XIAO Long1, PIRAJNO Franco2, HE Qi1   

  1. 1.Faculty of Earth Sciences, China University of Geosciences, Wuhan 430074, China;2.Geological Survey of Western Australia, 100 Plain Street, East Perth WA 6004, Australia
  • Received:2007-06-20 Revised:2007-06-20 Online:2007-06-20 Published:2007-06-20

Abstract: Large igneous provinces (LIPs) are grouped into mafic (MLIPs) and silicic (SLIPs), based on their dominant components, mafic or silicic volcanic and intrusive rocks, respectively. The formation of these LIPs requires extremely high heat flow from mantle, which results in extensive melting of mantle, subcontinental lithospheric mantle and lower crust. The typically massive magmatism of LIPs also results in extensive energy and materials exchange thereby causing the formation of a range of important ore systems. MLIPs and SLIPs have different magma sources, compositions, temperatures, pressures, fluids and oxygen fugacities, and experience distinct magmatic evolutionary histories. MLIPs tend to form magmatic Cr-Cu-Ni-PGE sulfide and V-Ti-Fe oxide deposits, some hydrothermal Cu-Pb-Zn-Au-Ag deposits and distal epithermal systems.

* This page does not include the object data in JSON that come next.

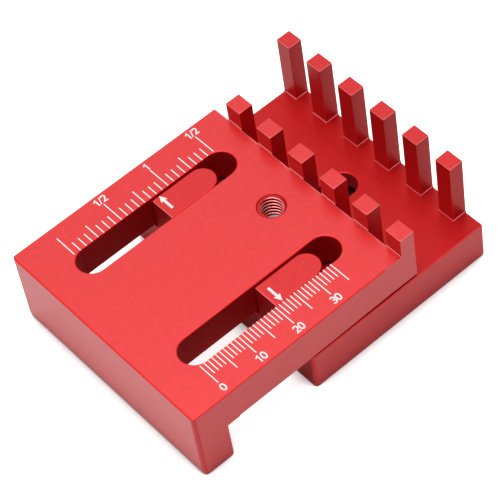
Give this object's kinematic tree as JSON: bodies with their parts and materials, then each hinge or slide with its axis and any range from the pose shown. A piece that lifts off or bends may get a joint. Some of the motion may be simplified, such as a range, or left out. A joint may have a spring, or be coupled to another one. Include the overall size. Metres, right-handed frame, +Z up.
{
  "type": "sliding gap gauge",
  "caption": "Pocket gap and depth gauge: a footed upper plate with scale slots slides over a lower plate, with square pin rows, locked by a clamp screw.",
  "frame": {"origin": "middle of the bounding box at the base, with the gauge set to its resting reading of 22.4 mm", "axes": "+X from the foot towards the pins, the way the lower plate slides out; +Y from the metric scale towards the inch scale; +Z up out of the face with the scales"},
  "size_m": [0.0782, 0.0584, 0.0266],
  "materials": {
    "upper_plate": "red anodised, satin, fine-blasted, white scale marks",
    "lower_plate": "red anodised, satin, fine-blasted, white pointers",
    "clamp_screw": "bright zinc",
    "clamp_knob": "knurled, nickel",
    "clamp_washer": "bright zinc"
  },
  "bodies": {
    "upper": {"upper_plate": "upper_plate"},
    "lower": {"lower_plate": "lower_plate"},
    "washer": {"clamp_washer": "clamp_washer"},
    "knob": {"clamp_knob": "clamp_knob", "clamp_screw": "clamp_screw"}
  },
  "joints": [
    {"name": "gap_slide", "type": "slide", "parent": "upper", "child": "lower", "axis": [1, 0, 0], "range_m": [-0.0184, 0.0053]},
    {"name": "clamp_travel", "type": "slide", "parent": "upper", "child": "washer", "axis": [0, 0, 1], "range_m": [-0.001, 0.0005]},
    {"name": "clamp_turn", "type": "hinge", "parent": "washer", "child": "knob", "pos_m": [0.00725, 0, 0.002], "axis": [0, 0, 1], "range_deg": [-361, 181]}
  ],
  "couplings": [
    {"joint": "clamp_turn", "follows": "clamp_travel", "rad_per_m": 6283.2}
  ]
}
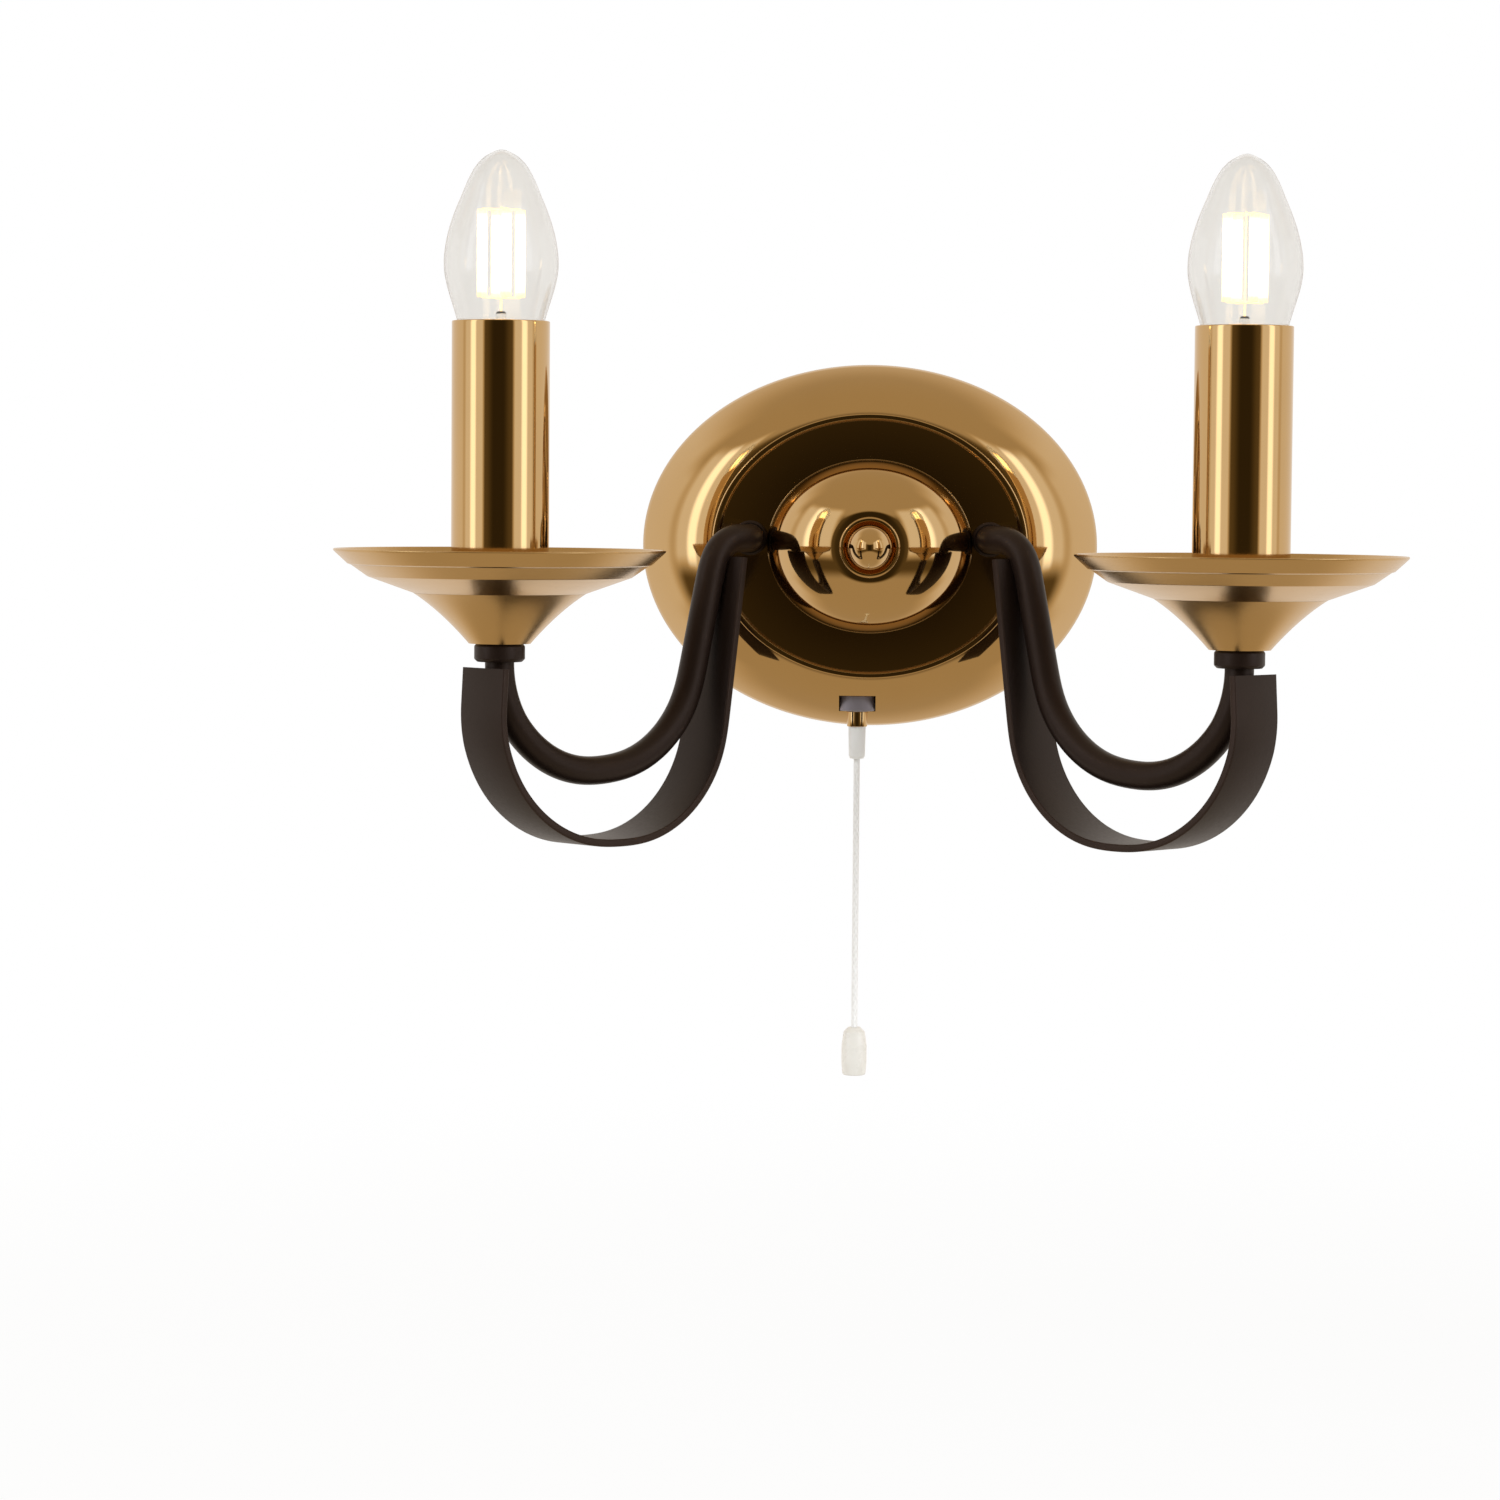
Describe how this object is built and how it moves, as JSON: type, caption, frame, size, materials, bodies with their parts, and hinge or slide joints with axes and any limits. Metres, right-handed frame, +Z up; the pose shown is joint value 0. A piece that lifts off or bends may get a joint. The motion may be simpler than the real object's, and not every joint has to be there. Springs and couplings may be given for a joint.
{
  "type": "double arm wall sconce",
  "caption": "Wall sconce with an oval brass plate, dark tube-and-strap arms, drip pans, brass candle sleeves, flame bulbs and a pull cord switch.",
  "frame": {"origin": "middle of the wall bracket's back face, on the wall, on the centre stud's axis", "axes": "+Y points into the wall and the light stands out towards -Y; +X is to the right; +Z is up"},
  "size_m": [0.3284, 0.159, 0.2958],
  "materials": {
    "polished_brass": "polished antique brass, lacquered",
    "bronze_black": "satin dark bronze, almost black",
    "zinc_steel": "zinc plated steel",
    "nickel": "nickel plated",
    "white_bakelite": "moulded heat-proof plastic",
    "frosted_nozzle": "translucent white nylon",
    "white_cord": "fine braided cord",
    "white_toggle": "off-white moulded plastic",
    "lead_sheath": "insulated lead",
    "clear_glass": "clear blown glass",
    "lit_filament": "glowing warm white filament"
  },
  "bodies": {
    "root": {"arm_lead_left": "lead_sheath", "arm_lead_right": "lead_sheath", "arm_lock_nut_left": "zinc_steel", "arm_lock_nut_right": "zinc_steel", "arm_root_ring_left": "bronze_black", "arm_root_ring_right": "bronze_black", "arm_strap_left": "bronze_black", "arm_strap_right": "bronze_black", "arm_tube_left": "bronze_black", "arm_tube_right": "bronze_black", "backplate": "polished_brass", "candle_sleeve_left": "polished_brass", "candle_sleeve_right": "polished_brass", "centre_stud": "zinc_steel", "cone_cup_left": "polished_brass", "cone_cup_right": "polished_brass", "cup_collar_left": "bronze_black", "cup_collar_right": "bronze_black", "cup_nipple_left": "zinc_steel", "cup_nipple_right": "zinc_steel", "drip_pan_left": "polished_brass", "drip_pan_right": "polished_brass", "earth_screw": "zinc_steel", "finial": "polished_brass", "finial_washer": "polished_brass", "holder_body_left": "white_bakelite", "holder_body_right": "white_bakelite", "holder_contact_left": "nickel", "holder_contact_right": "nickel", "holder_shell_left": "nickel", "holder_shell_right": "nickel", "holder_stem_left": "zinc_steel", "holder_stem_right": "zinc_steel", "stud_lock_nut": "zinc_steel", "switch_body": "white_bakelite", "switch_lid": "white_bakelite", "switch_nozzle": "frosted_nozzle", "switch_ring_nut": "nickel", "switch_spring": "zinc_steel", "switch_wire_live": "lead_sheath", "switch_wire_neutral": "lead_sheath", "terminal_block": "white_bakelite", "terminal_screws": "zinc_steel", "wall_bracket": "zinc_steel"},
    "pull": {"switch_plunger": "white_bakelite", "pull_cord": "white_cord", "cord_toggle": "white_toggle"},
    "rotor": {"switch_rotor": "white_bakelite"},
    "bulb_left": {"bulb_glass_left": "clear_glass", "bulb_cap_left": "nickel", "bulb_contact_left": "nickel", "bulb_stem_left": "clear_glass", "bulb_filaments_left": "lit_filament"},
    "bulb_right": {"bulb_glass_right": "clear_glass", "bulb_cap_right": "nickel", "bulb_contact_right": "nickel", "bulb_stem_right": "clear_glass", "bulb_filaments_right": "lit_filament"}
  },
  "joints": [
    {"name": "cord_pull", "type": "slide", "parent": "root", "child": "pull", "axis": [0, 0, -1], "range_m": [0, 0.006], "stiffness_N_per_m": 500, "springref_m": -0.004, "deforming": ["switch_spring"]},
    {"name": "rotor_turn", "type": "hinge", "parent": "root", "child": "rotor", "pos_m": [-0.0036, -0.0106, -0.035], "axis": [0, 0, 1], "range_deg": [0, 90]},
    {"name": "bulb_lift_left", "type": "slide", "parent": "root", "child": "bulb_left", "axis": [0, 0, 1], "range_m": [0, 0.05]},
    {"name": "bulb_lift_right", "type": "slide", "parent": "root", "child": "bulb_right", "axis": [0, 0, 1], "range_m": [0, 0.05]}
  ],
  "couplings": [
    {"joint": "rotor_turn", "follows": "cord_pull", "rad_per_m": 261.79}
  ]
}
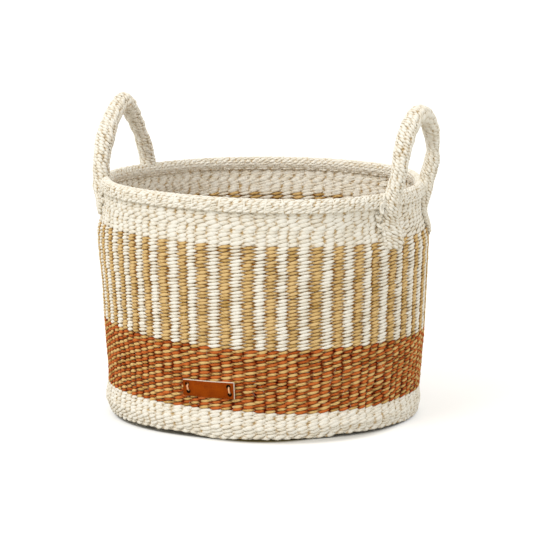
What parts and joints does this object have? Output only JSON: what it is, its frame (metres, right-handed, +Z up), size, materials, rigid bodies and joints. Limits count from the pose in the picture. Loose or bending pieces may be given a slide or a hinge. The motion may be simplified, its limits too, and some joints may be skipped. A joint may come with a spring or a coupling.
{
  "type": "woven storage basket",
  "caption": "Round twined sisal storage basket with a striped wall, a rust band, a rolled rim, two upright loop handles and a small plain leather label.",
  "frame": {"origin": "on the floor under the middle of the basket", "axes": "+Z up, +X to the right handle, -Y to the side that carries the label"},
  "size_m": [0.3323, 0.33, 0.3091],
  "materials": {
    "cream_sisal": "undyed twined sisal yarn, matt with a slight fibre sheen",
    "rust_sisal": "rust and tan sisal yarns twined in a checker",
    "striped_sisal": "cream and tan sisal yarns twined in upright stripes",
    "rope_core": "bundled sisal warp ends",
    "pale_thread": "pale twisted thread",
    "tan_leather": "smooth orange-brown leather with a pale cut edge"
  },
  "bodies": {
    "basket": {"base_disc": "cream_sisal", "foot_band": "cream_sisal", "rust_band": "rust_sisal", "striped_band": "striped_sisal", "upper_band": "cream_sisal", "rim_core": "rope_core", "rim_cover": "cream_sisal", "left_end_front": "cream_sisal", "left_end_back": "cream_sisal", "right_end_front": "cream_sisal", "right_end_back": "cream_sisal", "left_end_front_tie_loop": "pale_thread", "left_end_front_tie_knot": "pale_thread", "left_end_back_tie_loop": "pale_thread", "left_end_back_tie_knot": "pale_thread", "right_end_front_tie_loop": "pale_thread", "right_end_front_tie_knot": "pale_thread", "right_end_back_tie_loop": "pale_thread", "right_end_back_tie_knot": "pale_thread", "leather_label": "tan_leather", "label_stitch_left": "pale_thread", "label_stitch_right": "pale_thread"},
    "left_handle": {"left_handle_core": "rope_core", "left_handle_cover": "cream_sisal"},
    "right_handle": {"right_handle_core": "rope_core", "right_handle_cover": "cream_sisal"}
  },
  "joints": [
    {"name": "right_handle_tip", "type": "hinge", "parent": "basket", "child": "right_handle", "pos_m": [0.15393, 0, 0.237], "axis": [0, 1, 0], "range_deg": [-35, 25], "stiffness_Nm_per_rad": 0.3},
    {"name": "left_handle_tip", "type": "hinge", "parent": "basket", "child": "left_handle", "pos_m": [-0.15032, 0, 0.237], "axis": [0, -1, 0], "range_deg": [-23, 37], "stiffness_Nm_per_rad": 0.3}
  ]
}
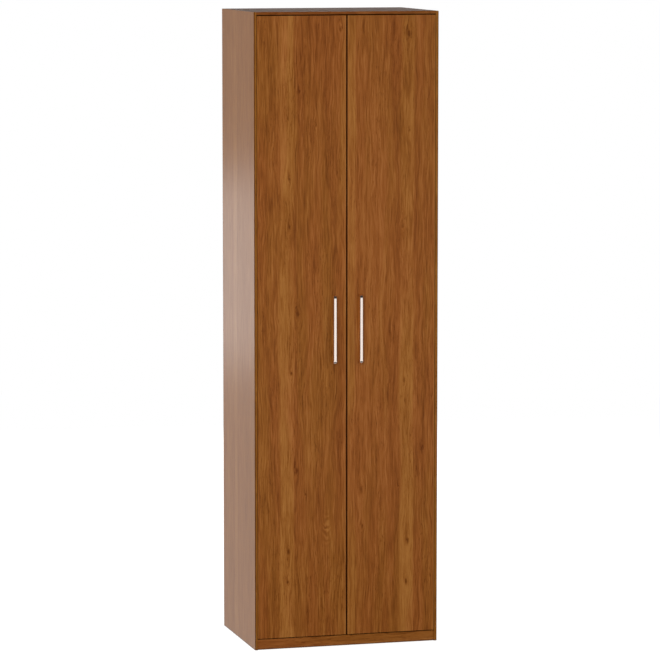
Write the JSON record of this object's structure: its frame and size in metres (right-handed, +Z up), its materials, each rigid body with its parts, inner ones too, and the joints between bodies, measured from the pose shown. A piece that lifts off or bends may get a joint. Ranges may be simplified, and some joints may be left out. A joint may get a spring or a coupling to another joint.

SLIPs, on the other hand, tend to form metasomatic and/or hydrothermal Cu-Pb-Zn-Au-Ag, W-Sn, U-Th-REE, As-Sb and low-sulfidation epithermal ore systems. Detailed studies of LIPs and associated ore deposits will enable better constrain the metallogenic and ore genesis models, which in turn will help in the discovery of giant ore deposits.